## Data block

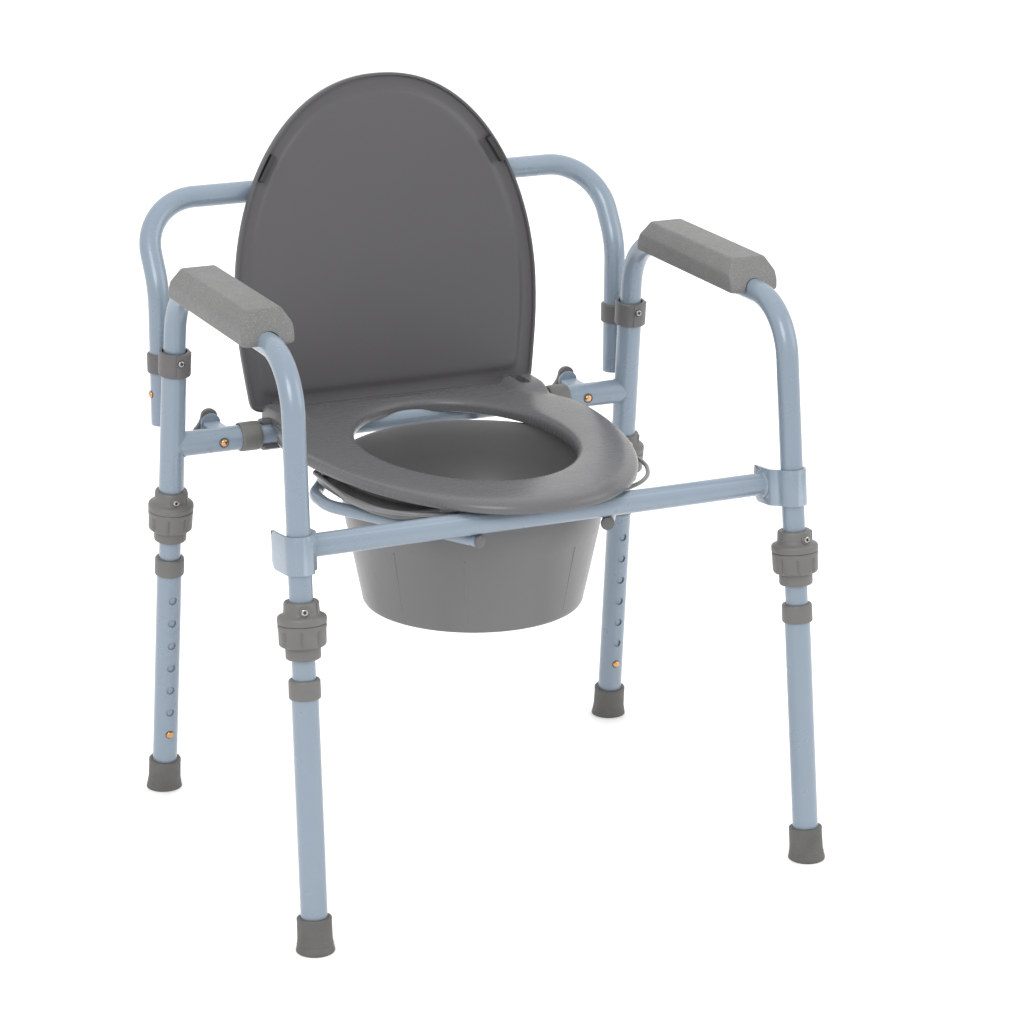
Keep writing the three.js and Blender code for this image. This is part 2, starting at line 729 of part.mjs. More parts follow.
function buildLid() {
  const group = new THREE.Group();
  group.position.set(0, HINGE_Y, STUB_Z);
  group.rotation.x = Math.PI / 2 - LID_TILT;
  chair.add(group);
  add(group, "lid", lidGeometry(), PLASTIC);
  for (const { side, word } of SIDES) {
    add(group, `lid_bumper_${word}`, bumperGeometry(side), DARK_RUBBER);
  }
}

// ---- Pail and bail ----
const PAIL_BOTTOM = 240;
const PAIL_RIM = 385.5;
const WING_TOP = 376;
const WING_LOW = RAIL_Z + RAIL_R + 0.4;
const BAIL_Y = 30;
const BAIL_Z = 379.5;
const BAIL_R = 2.2;

function wingOutline() {
  const right = [[96, -116], [124, -110], [139, -84], [149, -40], [152, 16], [149, 42], [120, 70]];
  const points = right.map(([x, y]) => new THREE.Vector2(x, y));
  for (const [x, y] of right.reverse()) points.push(new THREE.Vector2(-x, y));
  return points;
}

function pailGeometry() {
  const outside = [
    [0, PAIL_BOTTOM],
    [108.5, PAIL_BOTTOM],
    [111.2, PAIL_BOTTOM + 3],
    [126.8, 321],
    [131.2, 348],
    [131.8, WING_LOW],
    [137, WING_LOW],
    [137.5, WING_LOW + 1.5],
    [136.6, WING_TOP],
    [136.6, PAIL_RIM - 1.6],
    [135.4, PAIL_RIM],
    [133.6, PAIL_RIM],
    [132.6, PAIL_RIM - 1.6],
    [130.8, WING_TOP - 6],
    [128.6, 350],
    [124.2, 322],
    [108.6, PAIL_BOTTOM + 4.5],
    [106.5, PAIL_BOTTOM + 3],
    [0, PAIL_BOTTOM + 3],
  ];
  const tub = turned(outside, 28).translate(0, PAIL_Y, 0);
  const opening = slab(circle(133.5, 28), 300, 400).translate(0, PAIL_Y, 0);
  const wing = cut(slab(wingOutline(), WING_TOP - 9, WING_TOP), opening);
  const lugs = SIDES.map(({ side }) => {
    const lug = box(side * 144, side * 148, BAIL_Y - 6, BAIL_Y + 6, WING_TOP - 4, BAIL_Z + 5);
    const drill = rod(BAIL_R + 0.5, -10, 10, 12).rotateY(Math.PI / 2);
    return cut(lug, drill.translate(side * 146, BAIL_Y, BAIL_Z));
  });
  return join(tub, wing, ...lugs);
}

function bailGeometry() {
  const corners = [
    [-141, BAIL_Y],
    [-155.5, BAIL_Y],
    [-158.5, -76],
    [-136, -126],
    [-86, -149.5],
    [86, -149.5],
    [136, -126],
    [158.5, -76],
    [155.5, BAIL_Y],
    [141, BAIL_Y],
  ].map(([x, y]) => new THREE.Vector3(x, y, BAIL_Z));
  return tubeAlong(rounded(corners, [4.5, 80, 80, 80, 80, 80, 80, 4.5], 2), BAIL_R, 0, 6);
}

// ---- Put together ----
function stubButton(side) {
  const button = buttonGeometry(THIN_WALL_R - 1, TUBE_R + 2.6).rotateX(Math.PI / 2);
  return button.translate(side * 204.6, HINGE_Y, STUB_Z);
}

function railButton(side) {
  const button = buttonGeometry(THIN_WALL_R - 1, THIN_R + 2.4).rotateY((side * Math.PI) / 2);
  return button.translate(side * BACK_X, BACK_Y, CLIP_Z - 42);
}

for (const one of SIDES) {
  const { side, word } = one;
  add(chair, `rear_upright_${word}`, uprightGeometry(side), POWDER);
  const arm = tubeAlong(armStations(side), THIN_R, THIN_WALL_R);
  add(chair, `arm_tube_${word}`, cut(arm, buttonHole(FRONT_FOOT, side)), POWDER);
  add(chair, `arm_pad_${word}`, padGeometry(side), PAD_GREY);
  add(chair, `tube_clip_${word}`, clipGeometry(side), PLASTIC);
  add(chair, `stub_cap_${word}`, stubCapGeometry(side), COLLAR_GREY);
  add(chair, `storage_hook_${word}`, hookGeometry(side), PLASTIC);
  add(chair, `pail_rail_${word}`, tubeAlong(railStations(side), RAIL_R, 0, 8), POWDER);
  add(chair, `rail_plug_${word}`, plugGeometry(side), PLASTIC);
  add(chair, `stub_button_${word}`, stubButton(side), BRASS);
  add(chair, `rail_button_${word}`, railButton(side), BRASS);
  const inner = [onLeg(REAR_FOOT, side, INNER_END), onLeg(REAR_FOOT, side, 405)];
  const innerLeg = tubeAlong(inner, THIN_R, THIN_WALL_R);
  add(chair, `rear_inner_leg_${word}`, cut(innerLeg, buttonHole(REAR_FOOT, side)), POWDER);
  buildLeg("front", FRONT_FOOT, one);
  buildLeg("rear", REAR_FOOT, one);
  buildBracket(side);
}
add(chair, "back_rail", backRailGeometry(), POWDER);
add(chair, "cross_tube", crossTubeGeometry(), POWDER);
add(chair, "front_bar", barAlong(THIN_R, THIN_WALL_R), POWDER);
add(chair, "seat", seatGeometry(), PLASTIC);
buildLid();
add(chair, "pail", pailGeometry(), PLASTIC);
add(chair, "bail", bailGeometry(), PLASTIC);

export default chair;
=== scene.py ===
"""Looks for the commode chair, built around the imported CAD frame. Lengths below are in mm."""

import math

import bmesh
import bpy
import numpy as np
from mathutils import Matrix, Vector


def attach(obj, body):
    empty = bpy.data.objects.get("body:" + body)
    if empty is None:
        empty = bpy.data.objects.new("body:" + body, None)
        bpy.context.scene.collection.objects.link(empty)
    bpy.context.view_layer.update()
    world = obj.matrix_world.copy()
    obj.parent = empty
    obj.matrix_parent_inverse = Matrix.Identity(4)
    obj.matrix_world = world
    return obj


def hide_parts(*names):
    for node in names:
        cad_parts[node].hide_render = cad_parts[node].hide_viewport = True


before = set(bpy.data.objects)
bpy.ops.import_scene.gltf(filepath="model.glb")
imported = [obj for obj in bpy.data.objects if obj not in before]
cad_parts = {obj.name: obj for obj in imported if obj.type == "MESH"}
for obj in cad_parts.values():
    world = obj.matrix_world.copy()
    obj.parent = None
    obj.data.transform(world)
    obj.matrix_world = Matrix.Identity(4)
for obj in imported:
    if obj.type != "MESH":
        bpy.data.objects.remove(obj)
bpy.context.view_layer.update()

MM = 0.001
SIDES = ((-1, "left"), (1, "right"))

MERGE = 0.005   # points closer than this become one
POLE_R = 1e-4   # the radius that stands for a pole
STAND_UP = Matrix.Rotation(math.pi / 2, 4, "X")

# ---- The chair's driving dimensions, as in the CAD ----
# radii of the wide tubes, the thin tubes and their bore, the pail's rails and the snap buttons
TUBE_R, THIN_R, THIN_BORE, RAIL_R, BUTTON_R = 12.7, 11.1, 9.9, 6.3, 3.8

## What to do
Nothing beyond the required lines should be retyped: start with the line that contains "buildLid();" and finish with the line that contains "obj.data.transform(world)".

## Solution for this exercise
buildLid();
add(chair, "pail", pailGeometry(), PLASTIC);
add(chair, "bail", bailGeometry(), PLASTIC);

export default chair;
=== scene.py ===
"""Looks for the commode chair, built around the imported CAD frame. Lengths below are in mm."""

import math

import bmesh
import bpy
import numpy as np
from mathutils import Matrix, Vector


def attach(obj, body):
    empty = bpy.data.objects.get("body:" + body)
    if empty is None:
        empty = bpy.data.objects.new("body:" + body, None)
        bpy.context.scene.collection.objects.link(empty)
    bpy.context.view_layer.update()
    world = obj.matrix_world.copy()
    obj.parent = empty
    obj.matrix_parent_inverse = Matrix.Identity(4)
    obj.matrix_world = world
    return obj


def hide_parts(*names):
    for node in names:
        cad_parts[node].hide_render = cad_parts[node].hide_viewport = True


before = set(bpy.data.objects)
bpy.ops.import_scene.gltf(filepath="model.glb")
imported = [obj for obj in bpy.data.objects if obj not in before]
cad_parts = {obj.name: obj for obj in imported if obj.type == "MESH"}
for obj in cad_parts.values():
    world = obj.matrix_world.copy()
    obj.parent = None
    obj.data.transform(world)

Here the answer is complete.